# [EXERCISE AIM]
Restate the complete material exactly.

------------------------------------------------

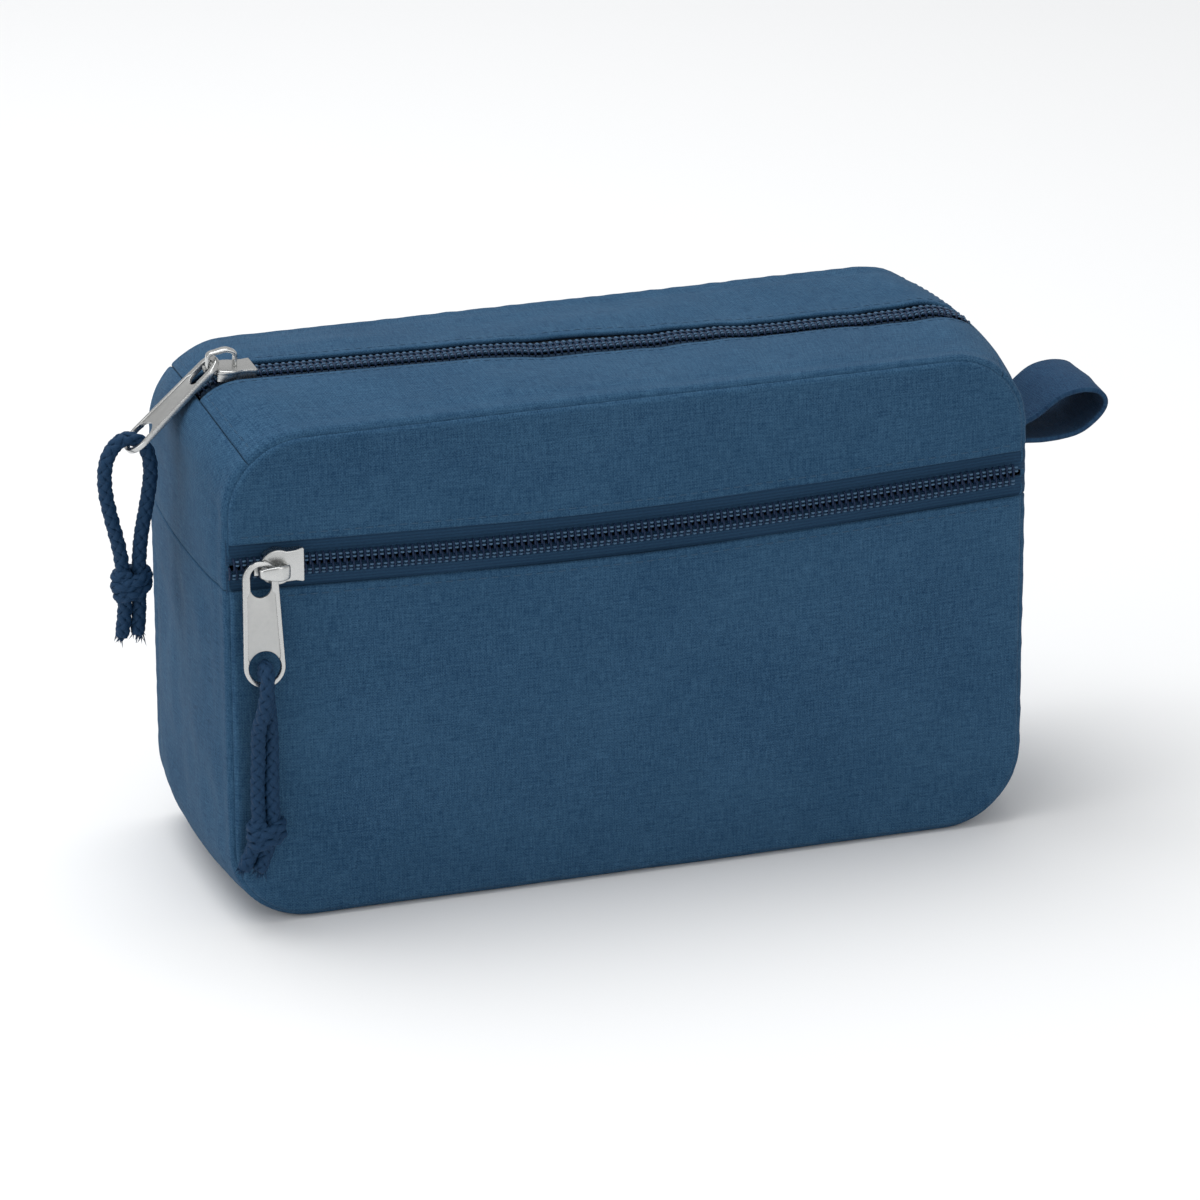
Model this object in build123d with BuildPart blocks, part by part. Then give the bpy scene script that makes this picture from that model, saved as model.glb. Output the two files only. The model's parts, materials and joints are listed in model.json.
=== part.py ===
from build123d import *

from math import asin, cos, degrees, pi, radians, sin, tan
import os

# Zipped cloth pencil case: a boxy pouch with a top zip, a front pocket zip and a carry loop.
# Frame: origin at the centre of the base, +X along the width, +Y towards the back, +Z up.
# All sizes are in millimetres.

# Case
SEAM_WIDTH = 224.0  # front and back panels, seam to seam
SEAM_HEIGHT = 138.5
SEAM_RADIUS = 22.0
CASE_DEPTH = 80.0
MID_WIDTH = 230.0  # the gusset bulges to this between its two seams
MID_TOP_LEFT = 144.5  # the top zip's ridge falls a little to the right
MID_TOP_RIGHT = 138.0
MID_TOP_RADIUS = 16.0
MID_BOTTOM_RADIUS = 20.0
CLOTH = 1.2  # outer cloth, seam allowance included
LINING = 0.8
BASE_TRIM = 0.2  # the gusset is lofted this far below its base, then trimmed flat
SIDE_SEAM_Z = 97.0  # cross seams that join the bottom gusset to the end tabs

# Zips, number 5 nylon coil
ZIP_GAP = 13.0  # between the two folded cloth edges
TAPE = 0.7
TAPE_HALF = 10.0
COIL_NEAR = 0.8  # each coil row, measured from the zip's centre line
COIL_FAR = 2.9
COIL_HEIGHT = 2.0
POCKET_ZIP_Z = 103.5
POCKET_DEPTH = 7.0
BINDING = 1.0

# Sliders and pulls
MAIN_SLIDER_X = -100.0
POCKET_SLIDER_X = -98.5
PLATE_LOW = 2.3  # top plate, above the tape's outer face
PLATE_HIGH = 3.4
MOUTH_X = 6.5
MOUTH_HALF = 4.2
LOBE_X = -0.5
LOBE_RADIUS = 4.8
TONGUE_X = -6.9
TONGUE_HALF = 1.6
CHANNEL_HALF = 3.3
BRIDGE_HALF = 1.1
BRIDGE_LEG_X = -5.85
PULL_THICK = 1.5
PULL_TOP_RADIUS = 4.8
PULL_TIP_RADIUS = 5.6
PULL_RIM = 1.5
PULL_SLOT_HALF = 2.9
PULL_SLOT_LENGTH = 8.5
PULL_HOLE_RADIUS = 4.4
PULL_HOLE_AT = 28.3  # from the top rim's centre line to the tip hole's centre
PULL_RECESS = 0.35
MAIN_PULL_ANGLE = 42.5  # below the horizontal, resting over the left top corner
POCKET_PULL_TILT = 6.0  # the hanging pull leans this far off the front

# Cords and carry loop
CORD_DIAMETER = 3.6
STRAP_HALF = 12.0
STRAP = 1.5

SEAM_Y = CASE_DEPTH / 2 - CLOTH
TOP_SLOPE = asin((MID_TOP_LEFT - MID_TOP_RIGHT) / MID_WIDTH)
CORNER_X = SEAM_WIDTH / 2 - SEAM_RADIUS
CORNER_Z = SEAM_HEIGHT - SEAM_RADIUS
FAR = 60.0  # any length that reaches past the case
CLEAR = 1.0

os.makedirs("parts", exist_ok=True)


def front_plane(y):
    """Upright plane seen from the front: its x is +X, its y is +Z, and it faces -Y."""
    return Plane(origin=(0, y, 0), x_dir=(1, 0, 0), z_dir=(0, -1, 0))


def save(piece, name):
    """Label one finished piece and write its STEP file."""
    piece.label = name
    export_step(piece, f"parts/{name}.step")


# ---------------------------------------------------------------- outlines


def seam_outline(inset, below=0.0):
    """Rounded rectangle of the front and back panels, drawn in the active sketch."""
    high = SEAM_HEIGHT + below - 2 * inset
    with Locations((0, (SEAM_HEIGHT - below) / 2)):
        RectangleRounded(SEAM_WIDTH - 2 * inset, high, SEAM_RADIUS - inset)


def seam_face(y, inset):
    """Face of the gusset's outline at a panel seam, on the upright plane at y."""
    with BuildSketch(front_plane(y)) as face:
        seam_outline(inset, BASE_TRIM)
    return face.sketch


def mid_face(y, inset):
    """Face of the gusset's outline halfway back, where it bulges most, on the plane at y."""
    half = MID_WIDTH / 2
    with BuildSketch(front_plane(y)) as face:
        with BuildLine():
            Polyline(
                (-half, -BASE_TRIM),
                (half, -BASE_TRIM),
                (half, MID_TOP_RIGHT),
                (-half, MID_TOP_LEFT),
                close=True,
            )
        make_face()
        fillet(vertices().sort_by(Axis.Y)[:2], MID_BOTTOM_RADIUS)
        fillet(vertices().sort_by(Axis.Y)[-2:], MID_TOP_RADIUS)
        if inset:
            offset(amount=-inset, mode=Mode.REPLACE)
    return face.sketch


def polygon_face(y, corners):
    """Face of a closed polygon of (x, z) corners on the upright plane at y."""
    with BuildSketch(front_plane(y)) as face:
        with BuildLine():
            Polyline(*corners, close=True)
        make_face()
    return face.sketch


with BuildPart() as gusset_blank:
    loft([seam_face(-SEAM_Y, 0), mid_face(0, 0), seam_face(SEAM_Y, 0)])
    loft(
        [seam_face(-SEAM_Y, CLOTH), mid_face(0, CLOTH), seam_face(SEAM_Y, CLOTH)],
        mode=Mode.SUBTRACT,
    )


def cut_gusset(polygon, y_low, y_high):
    """The part of the gusset shell that lies inside an upright prism."""
    with BuildPart() as piece:
        add(gusset_blank.part)
        extrude(polygon_face(y_low, polygon), amount=y_low - y_high, mode=Mode.INTERSECT)
    return piece.part


# The cross seams of the top panel run across the rounded top corners at 45 degrees.
top_region = [
    (-CORNER_X, CORNER_Z),
    (-CORNER_X - FAR, CORNER_Z + FAR),
    (CORNER_X + FAR, CORNER_Z + FAR),
    (CORNER_X, CORNER_Z),
]
left_tab_region = [
    (-CORNER_X, CORNER_Z),
    (-CORNER_X - FAR, CORNER_Z + FAR),
    (-CORNER_X - FAR, SIDE_SEAM_Z),
    (-CORNER_X, SIDE_SEAM_Z),
]
right_tab_region = [(-x, z) for x, z in left_tab_region]
bottom_region = [
    (-MID_WIDTH, 0),
    (MID_WIDTH, 0),
    (MID_WIDTH, SIDE_SEAM_Z),
    (-MID_WIDTH, SIDE_SEAM_Z),
]

# ---------------------------------------------------------------- cloth of the case

save(cut_gusset(bottom_region, -FAR, FAR), "bottom_gusset")
save(cut_gusset(left_tab_region, -FAR, FAR), "left_end_tab")
save(cut_gusset(right_tab_region, -FAR, FAR), "right_end_tab")
save(cut_gusset(top_region, -FAR, -ZIP_GAP / 2), "top_front_strip")
save(cut_gusset(top_region, ZIP_GAP / 2, FAR), "top_back_strip")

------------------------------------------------

# [PROBLEM SOLUTION]
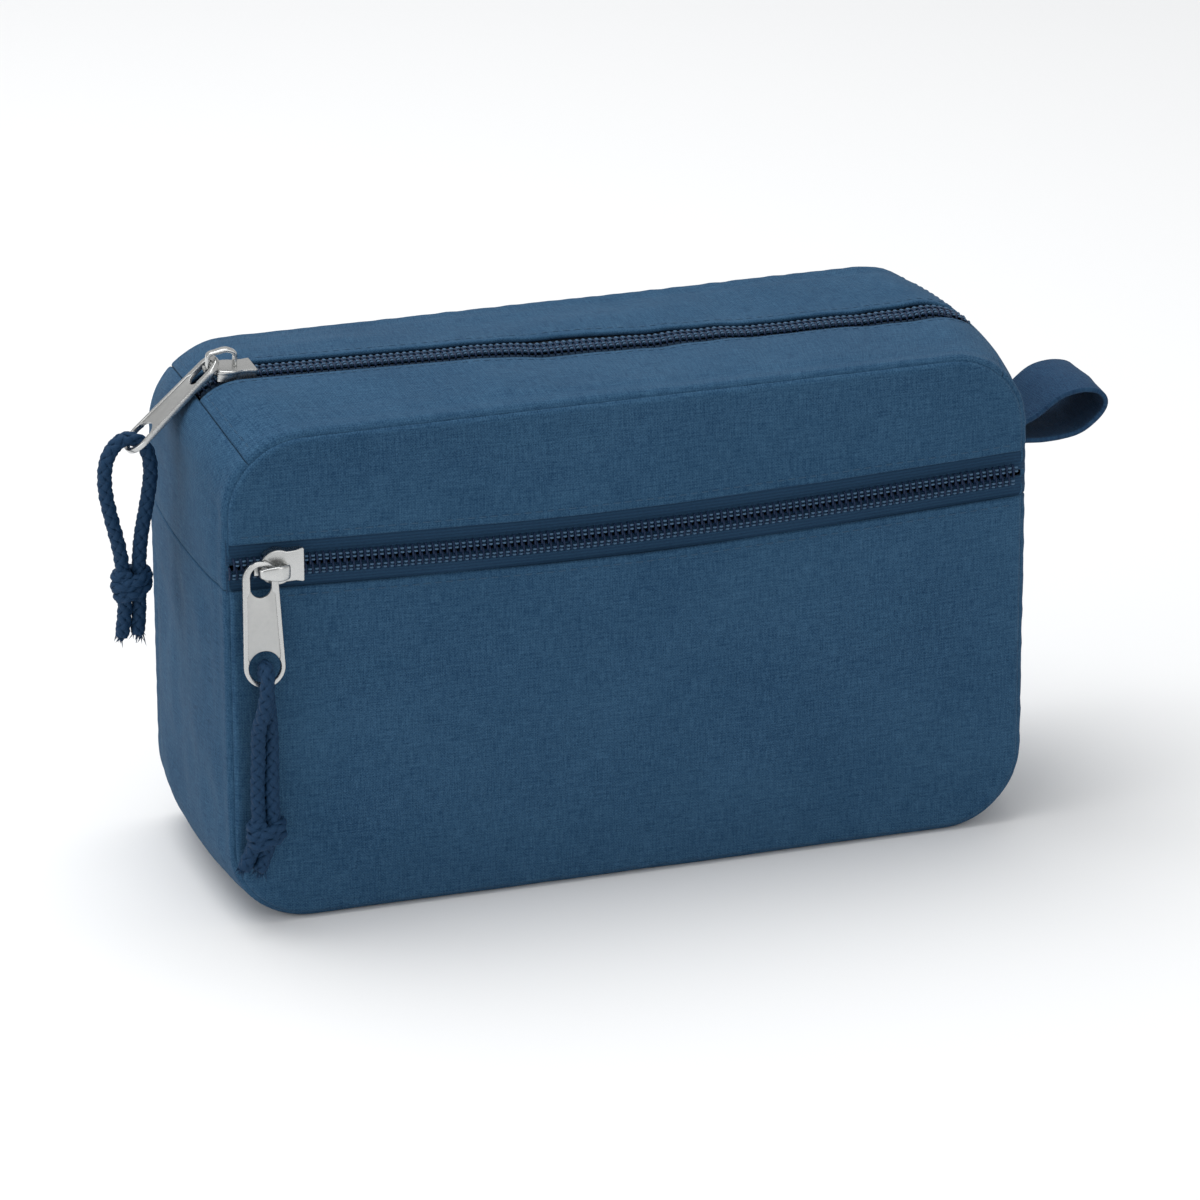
Model this object in build123d with BuildPart blocks, part by part. Then give the bpy scene script that makes this picture from that model, saved as model.glb. Output the two files only. The model's parts, materials and joints are listed in model.json.
=== part.py ===
from build123d import *

from math import asin, cos, degrees, pi, radians, sin, tan
import os

# Zipped cloth pencil case: a boxy pouch with a top zip, a front pocket zip and a carry loop.
# Frame: origin at the centre of the base, +X along the width, +Y towards the back, +Z up.
# All sizes are in millimetres.

# Case
SEAM_WIDTH = 224.0  # front and back panels, seam to seam
SEAM_HEIGHT = 138.5
SEAM_RADIUS = 22.0
CASE_DEPTH = 80.0
MID_WIDTH = 230.0  # the gusset bulges to this between its two seams
MID_TOP_LEFT = 144.5  # the top zip's ridge falls a little to the right
MID_TOP_RIGHT = 138.0
MID_TOP_RADIUS = 16.0
MID_BOTTOM_RADIUS = 20.0
CLOTH = 1.2  # outer cloth, seam allowance included
LINING = 0.8
BASE_TRIM = 0.2  # the gusset is lofted this far below its base, then trimmed flat
SIDE_SEAM_Z = 97.0  # cross seams that join the bottom gusset to the end tabs

# Zips, number 5 nylon coil
ZIP_GAP = 13.0  # between the two folded cloth edges
TAPE = 0.7
TAPE_HALF = 10.0
COIL_NEAR = 0.8  # each coil row, measured from the zip's centre line
COIL_FAR = 2.9
COIL_HEIGHT = 2.0
POCKET_ZIP_Z = 103.5
POCKET_DEPTH = 7.0
BINDING = 1.0

# Sliders and pulls
MAIN_SLIDER_X = -100.0
POCKET_SLIDER_X = -98.5
PLATE_LOW = 2.3  # top plate, above the tape's outer face
PLATE_HIGH = 3.4
MOUTH_X = 6.5
MOUTH_HALF = 4.2
LOBE_X = -0.5
LOBE_RADIUS = 4.8
TONGUE_X = -6.9
TONGUE_HALF = 1.6
CHANNEL_HALF = 3.3
BRIDGE_HALF = 1.1
BRIDGE_LEG_X = -5.85
PULL_THICK = 1.5
PULL_TOP_RADIUS = 4.8
PULL_TIP_RADIUS = 5.6
PULL_RIM = 1.5
PULL_SLOT_HALF = 2.9
PULL_SLOT_LENGTH = 8.5
PULL_HOLE_RADIUS = 4.4
PULL_HOLE_AT = 28.3  # from the top rim's centre line to the tip hole's centre
PULL_RECESS = 0.35
MAIN_PULL_ANGLE = 42.5  # below the horizontal, resting over the left top corner
POCKET_PULL_TILT = 6.0  # the hanging pull leans this far off the front

# Cords and carry loop
CORD_DIAMETER = 3.6
STRAP_HALF = 12.0
STRAP = 1.5

SEAM_Y = CASE_DEPTH / 2 - CLOTH
TOP_SLOPE = asin((MID_TOP_LEFT - MID_TOP_RIGHT) / MID_WIDTH)
CORNER_X = SEAM_WIDTH / 2 - SEAM_RADIUS
CORNER_Z = SEAM_HEIGHT - SEAM_RADIUS
FAR = 60.0  # any length that reaches past the case
CLEAR = 1.0

os.makedirs("parts", exist_ok=True)


def front_plane(y):
    """Upright plane seen from the front: its x is +X, its y is +Z, and it faces -Y."""
    return Plane(origin=(0, y, 0), x_dir=(1, 0, 0), z_dir=(0, -1, 0))


def save(piece, name):
    """Label one finished piece and write its STEP file."""
    piece.label = name
    export_step(piece, f"parts/{name}.step")


# ---------------------------------------------------------------- outlines


def seam_outline(inset, below=0.0):
    """Rounded rectangle of the front and back panels, drawn in the active sketch."""
    high = SEAM_HEIGHT + below - 2 * inset
    with Locations((0, (SEAM_HEIGHT - below) / 2)):
        RectangleRounded(SEAM_WIDTH - 2 * inset, high, SEAM_RADIUS - inset)


def seam_face(y, inset):
    """Face of the gusset's outline at a panel seam, on the upright plane at y."""
    with BuildSketch(front_plane(y)) as face:
        seam_outline(inset, BASE_TRIM)
    return face.sketch


def mid_face(y, inset):
    """Face of the gusset's outline halfway back, where it bulges most, on the plane at y."""
    half = MID_WIDTH / 2
    with BuildSketch(front_plane(y)) as face:
        with BuildLine():
            Polyline(
                (-half, -BASE_TRIM),
                (half, -BASE_TRIM),
                (half, MID_TOP_RIGHT),
                (-half, MID_TOP_LEFT),
                close=True,
            )
        make_face()
        fillet(vertices().sort_by(Axis.Y)[:2], MID_BOTTOM_RADIUS)
        fillet(vertices().sort_by(Axis.Y)[-2:], MID_TOP_RADIUS)
        if inset:
            offset(amount=-inset, mode=Mode.REPLACE)
    return face.sketch


def polygon_face(y, corners):
    """Face of a closed polygon of (x, z) corners on the upright plane at y."""
    with BuildSketch(front_plane(y)) as face:
        with BuildLine():
            Polyline(*corners, close=True)
        make_face()
    return face.sketch


with BuildPart() as gusset_blank:
    loft([seam_face(-SEAM_Y, 0), mid_face(0, 0), seam_face(SEAM_Y, 0)])
    loft(
        [seam_face(-SEAM_Y, CLOTH), mid_face(0, CLOTH), seam_face(SEAM_Y, CLOTH)],
        mode=Mode.SUBTRACT,
    )


def cut_gusset(polygon, y_low, y_high):
    """The part of the gusset shell that lies inside an upright prism."""
    with BuildPart() as piece:
        add(gusset_blank.part)
        extrude(polygon_face(y_low, polygon), amount=y_low - y_high, mode=Mode.INTERSECT)
    return piece.part


# The cross seams of the top panel run across the rounded top corners at 45 degrees.
top_region = [
    (-CORNER_X, CORNER_Z),
    (-CORNER_X - FAR, CORNER_Z + FAR),
    (CORNER_X + FAR, CORNER_Z + FAR),
    (CORNER_X, CORNER_Z),
]
left_tab_region = [
    (-CORNER_X, CORNER_Z),
    (-CORNER_X - FAR, CORNER_Z + FAR),
    (-CORNER_X - FAR, SIDE_SEAM_Z),
    (-CORNER_X, SIDE_SEAM_Z),
]
right_tab_region = [(-x, z) for x, z in left_tab_region]
bottom_region = [
    (-MID_WIDTH, 0),
    (MID_WIDTH, 0),
    (MID_WIDTH, SIDE_SEAM_Z),
    (-MID_WIDTH, SIDE_SEAM_Z),
]

# ---------------------------------------------------------------- cloth of the case

save(cut_gusset(bottom_region, -FAR, FAR), "bottom_gusset")
save(cut_gusset(left_tab_region, -FAR, FAR), "left_end_tab")
save(cut_gusset(right_tab_region, -FAR, FAR), "right_end_tab")
save(cut_gusset(top_region, -FAR, -ZIP_GAP / 2), "top_front_strip")
save(cut_gusset(top_region, ZIP_GAP / 2, FAR), "top_back_strip")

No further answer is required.